Tenía
buenas maneras, como la mar en calma. Unos modales de quien se dice
esculpido por una cultura media, o alta. La aparente paz del volcán
apagado -esto es Guatemala-; pero tras un rato con él, un taxista
blanco, comprobé que el vientre de esa montaña hervía.
Sin perder
la compostura.
Primero
empezó a dar sus opiniones, sin que se las hubiera pedido, en el viaje de ida, al
tiempo que atendía amablemente por teléfono a una clienta cuyo
marido esperaba al taxi. Pero nos habíamos perdido en esta ciudad
alborotada en hora punta y a todas horas, así que sus nobles maneras le llevaron a disculparse con esos modos exageradamente lustrosos. Los mantuvo también a la vuelta, aunque comenzaron a delatarle los humos.
Primero
empezó a criticar a la izquierda, “porque nunca deja hacer nada”;
después, sin que yo abriera la boca, afirmó que en este país no
había existido genocidio, quizá tratando de romper alguna opinión
que yo trajera de casa. Como ya había arrancado, había tráfico y
tiempo de espera, empezó a encadenar opiniones. “El indio es muy
necio”, comenzó diciendo, “y el indio educado es aún más
peligroso que el ignorante”.
Me habla de
progreso, de vivir mejor, de lo fácil que es inundar una zona para
montar una presa y armar las casitas en otro sitio, así, como si se
arranca un roble milenario de la tierra y se transplantara en otro
sitio. Y mantuviera la salud. Seguí sin hablar, quizá sí asintiendo, mirando por la ventana
sorprendido por la dulzura con la que decía que democracia sí pero
que se pasan con lo de los derechos humanos. “Es que ya no hay pena
de muerte”, se lamenta. “Ya sabes... los derechos humanos...”.
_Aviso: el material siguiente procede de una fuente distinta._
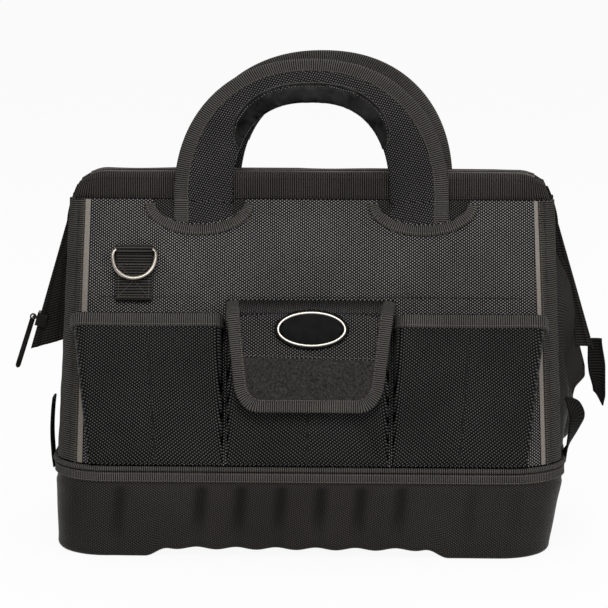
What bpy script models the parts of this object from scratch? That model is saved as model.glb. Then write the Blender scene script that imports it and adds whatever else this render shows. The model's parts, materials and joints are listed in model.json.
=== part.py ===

Él no pierde la sonrisa y la amabilidad, incluso la honradez en nuestro
trato -se pierde y me cobra menos, y me espera, y en la vuelta me
cobra menos-; él echa de menos los tiempos de las dictaduras -“había
paz, me lo decían mis abuelos, al ladrón que huía lo disparaban”-
aunque no niega la democracia. Pero sí se encabrita con la corrupción.
Por la
tarde consulto qué perfil de habitante es este, y me dicen que es
muy común. Pero entre la montaña de opiniones, lo que más me sigue
llamando la atención son sus modos. Su amabilidad, su
disponibilidad -“para servirle”, repite-, su dulzura quizá
contenida, toda una estructura coherente que esconde un discurso
inhumano, xenófobo, fascista.
Sucede
muchas veces, como la botella de champán cuyo corcho encierra
durante meses toda la furia que las burbujas le hacen volar en un
segundo. Así con las personas, ahogadas en condicionamientos y
creencias que, a lo largo de los años, han ido acumulando -por
experiencias, por educación, por heridas-.
Es fácil
identificarse con las bondades que promete la sociedad. En una línea
que divide lo “bueno” de lo “malo”, rara vez escucharemos que
alguien levante la mano cuando se le acusa de aquellos atributos cuya
etiqueta ética o social es negativa: siempre son los demás quienes
cargan esos fardos. Y sin embargo nunca podremos vaciarnos de ello
hasta que asumamos que por las venas nos corre todo aquello que
odiamos (por eso mismo).
Digo esto
porque estoy por primera vez en un país herido, tristón y
apasionante, colorido en sus ropas y en su vida, al cual vengo sin
demasiada información. Estas semanas trataré de escuchar los
latidos que esconde esta piel con arrugas, que es la
violencia: la evidente y la disimulada, como la de nuestro amabilísimo taxista.